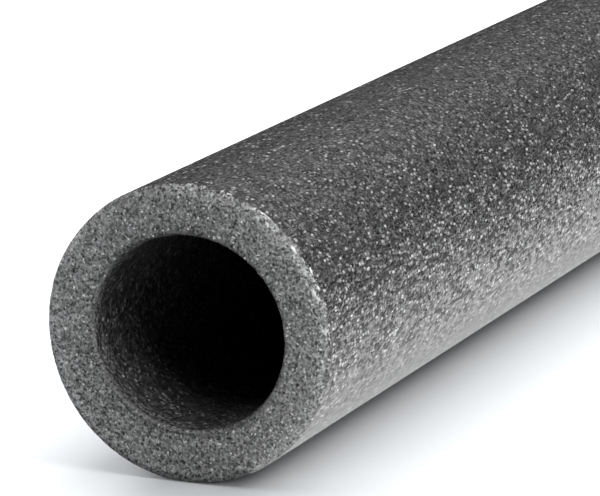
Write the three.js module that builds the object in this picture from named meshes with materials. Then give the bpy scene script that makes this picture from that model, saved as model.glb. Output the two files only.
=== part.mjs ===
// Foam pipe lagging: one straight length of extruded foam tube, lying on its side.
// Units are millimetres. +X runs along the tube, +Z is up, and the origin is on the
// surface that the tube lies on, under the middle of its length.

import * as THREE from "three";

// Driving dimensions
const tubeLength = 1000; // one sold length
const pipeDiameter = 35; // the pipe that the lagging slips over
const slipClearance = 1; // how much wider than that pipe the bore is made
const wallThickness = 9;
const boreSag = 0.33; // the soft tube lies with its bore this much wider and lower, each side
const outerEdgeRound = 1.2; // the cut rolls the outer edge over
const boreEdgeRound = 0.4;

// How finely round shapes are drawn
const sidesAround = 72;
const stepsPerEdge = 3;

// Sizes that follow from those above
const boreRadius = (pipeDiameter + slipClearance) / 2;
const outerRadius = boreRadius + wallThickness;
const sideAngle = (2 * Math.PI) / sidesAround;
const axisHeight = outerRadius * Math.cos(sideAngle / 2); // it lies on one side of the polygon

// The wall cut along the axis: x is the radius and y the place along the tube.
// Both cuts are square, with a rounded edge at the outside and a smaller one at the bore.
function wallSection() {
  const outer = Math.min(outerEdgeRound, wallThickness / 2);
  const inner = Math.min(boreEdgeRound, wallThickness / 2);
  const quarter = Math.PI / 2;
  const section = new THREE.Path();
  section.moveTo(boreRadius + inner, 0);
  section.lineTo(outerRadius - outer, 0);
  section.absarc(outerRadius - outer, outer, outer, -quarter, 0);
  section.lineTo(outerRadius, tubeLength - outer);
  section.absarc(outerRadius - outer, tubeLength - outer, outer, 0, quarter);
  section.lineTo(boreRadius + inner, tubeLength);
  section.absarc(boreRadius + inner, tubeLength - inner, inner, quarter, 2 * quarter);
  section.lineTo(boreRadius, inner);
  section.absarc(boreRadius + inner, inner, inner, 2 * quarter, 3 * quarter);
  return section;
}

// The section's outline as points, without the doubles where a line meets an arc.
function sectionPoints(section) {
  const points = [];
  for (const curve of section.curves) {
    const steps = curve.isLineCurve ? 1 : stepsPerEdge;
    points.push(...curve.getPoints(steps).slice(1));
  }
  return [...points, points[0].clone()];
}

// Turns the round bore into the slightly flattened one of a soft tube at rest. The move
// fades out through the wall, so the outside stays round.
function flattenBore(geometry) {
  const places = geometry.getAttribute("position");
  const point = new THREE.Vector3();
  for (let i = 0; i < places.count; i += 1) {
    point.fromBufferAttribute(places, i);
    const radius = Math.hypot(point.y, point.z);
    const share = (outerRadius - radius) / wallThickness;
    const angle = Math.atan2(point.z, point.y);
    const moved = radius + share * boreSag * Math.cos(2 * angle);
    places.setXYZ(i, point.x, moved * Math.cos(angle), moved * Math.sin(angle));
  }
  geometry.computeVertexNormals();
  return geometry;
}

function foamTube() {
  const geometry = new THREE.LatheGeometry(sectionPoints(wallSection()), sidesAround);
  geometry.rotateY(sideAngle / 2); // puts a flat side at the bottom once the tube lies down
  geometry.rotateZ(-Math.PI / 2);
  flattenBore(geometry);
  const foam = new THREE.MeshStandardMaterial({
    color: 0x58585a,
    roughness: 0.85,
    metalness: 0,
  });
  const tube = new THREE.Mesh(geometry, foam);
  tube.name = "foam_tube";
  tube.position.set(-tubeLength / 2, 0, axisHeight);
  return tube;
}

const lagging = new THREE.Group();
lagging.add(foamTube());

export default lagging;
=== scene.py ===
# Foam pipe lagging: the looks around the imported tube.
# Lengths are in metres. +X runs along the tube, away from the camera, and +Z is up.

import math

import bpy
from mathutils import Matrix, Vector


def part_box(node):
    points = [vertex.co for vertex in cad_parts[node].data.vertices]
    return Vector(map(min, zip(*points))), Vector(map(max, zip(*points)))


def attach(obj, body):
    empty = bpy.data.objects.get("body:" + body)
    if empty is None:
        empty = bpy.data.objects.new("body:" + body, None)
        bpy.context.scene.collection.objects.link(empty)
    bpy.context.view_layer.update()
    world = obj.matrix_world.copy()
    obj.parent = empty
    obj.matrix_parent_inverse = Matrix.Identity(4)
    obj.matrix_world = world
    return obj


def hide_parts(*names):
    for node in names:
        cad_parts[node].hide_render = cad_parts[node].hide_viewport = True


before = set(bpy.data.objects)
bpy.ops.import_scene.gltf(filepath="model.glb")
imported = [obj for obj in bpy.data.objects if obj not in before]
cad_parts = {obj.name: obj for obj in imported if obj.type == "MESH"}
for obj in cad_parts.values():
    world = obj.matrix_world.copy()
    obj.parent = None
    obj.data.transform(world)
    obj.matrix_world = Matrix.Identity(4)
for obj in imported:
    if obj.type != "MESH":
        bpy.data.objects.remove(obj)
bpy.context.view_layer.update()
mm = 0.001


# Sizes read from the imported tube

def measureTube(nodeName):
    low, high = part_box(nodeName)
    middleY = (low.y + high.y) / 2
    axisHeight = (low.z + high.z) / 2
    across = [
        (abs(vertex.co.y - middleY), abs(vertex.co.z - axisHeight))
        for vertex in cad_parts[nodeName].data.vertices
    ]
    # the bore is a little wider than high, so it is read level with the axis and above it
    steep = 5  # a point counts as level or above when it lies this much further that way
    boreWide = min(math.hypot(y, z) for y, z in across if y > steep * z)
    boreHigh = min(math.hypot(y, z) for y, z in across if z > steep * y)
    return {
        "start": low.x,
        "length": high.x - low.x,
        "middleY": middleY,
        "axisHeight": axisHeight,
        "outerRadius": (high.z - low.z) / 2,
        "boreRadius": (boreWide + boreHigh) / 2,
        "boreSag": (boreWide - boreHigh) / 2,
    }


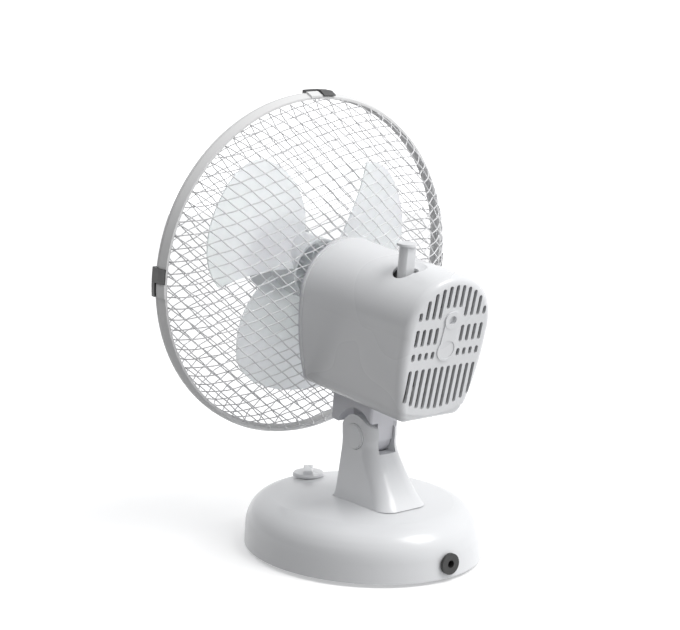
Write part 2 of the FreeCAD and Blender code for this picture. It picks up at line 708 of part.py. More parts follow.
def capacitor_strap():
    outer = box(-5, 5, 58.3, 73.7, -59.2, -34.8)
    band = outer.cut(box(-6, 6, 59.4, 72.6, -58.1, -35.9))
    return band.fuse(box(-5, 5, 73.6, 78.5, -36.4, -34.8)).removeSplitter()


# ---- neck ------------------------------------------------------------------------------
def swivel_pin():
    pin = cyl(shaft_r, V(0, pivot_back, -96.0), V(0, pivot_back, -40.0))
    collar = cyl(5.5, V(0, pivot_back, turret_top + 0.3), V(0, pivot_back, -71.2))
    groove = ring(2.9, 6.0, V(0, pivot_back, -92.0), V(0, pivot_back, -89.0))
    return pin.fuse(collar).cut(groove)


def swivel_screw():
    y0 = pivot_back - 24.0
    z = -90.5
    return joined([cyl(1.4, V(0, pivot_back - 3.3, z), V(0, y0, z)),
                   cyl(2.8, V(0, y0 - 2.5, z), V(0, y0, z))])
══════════
→ Task brief: Reproduce word for word the material above, beginning with the line that contains "geometry.rotateZ(-Math.PI / 2);" and ending with the line that contains "points = [vertex.co".

→ Exercise answer:
  geometry.rotateZ(-Math.PI / 2);
  flattenBore(geometry);
  const foam = new THREE.MeshStandardMaterial({
    color: 0x58585a,
    roughness: 0.85,
    metalness: 0,
  });
  const tube = new THREE.Mesh(geometry, foam);
  tube.name = "foam_tube";
  tube.position.set(-tubeLength / 2, 0, axisHeight);
  return tube;
}

const lagging = new THREE.Group();
lagging.add(foamTube());

export default lagging;
=== scene.py ===
# Foam pipe lagging: the looks around the imported tube.
# Lengths are in metres. +X runs along the tube, away from the camera, and +Z is up.

import math

import bpy
from mathutils import Matrix, Vector


def part_box(node):
    points = [vertex.co for vertex in cad_parts[node].data.vertices]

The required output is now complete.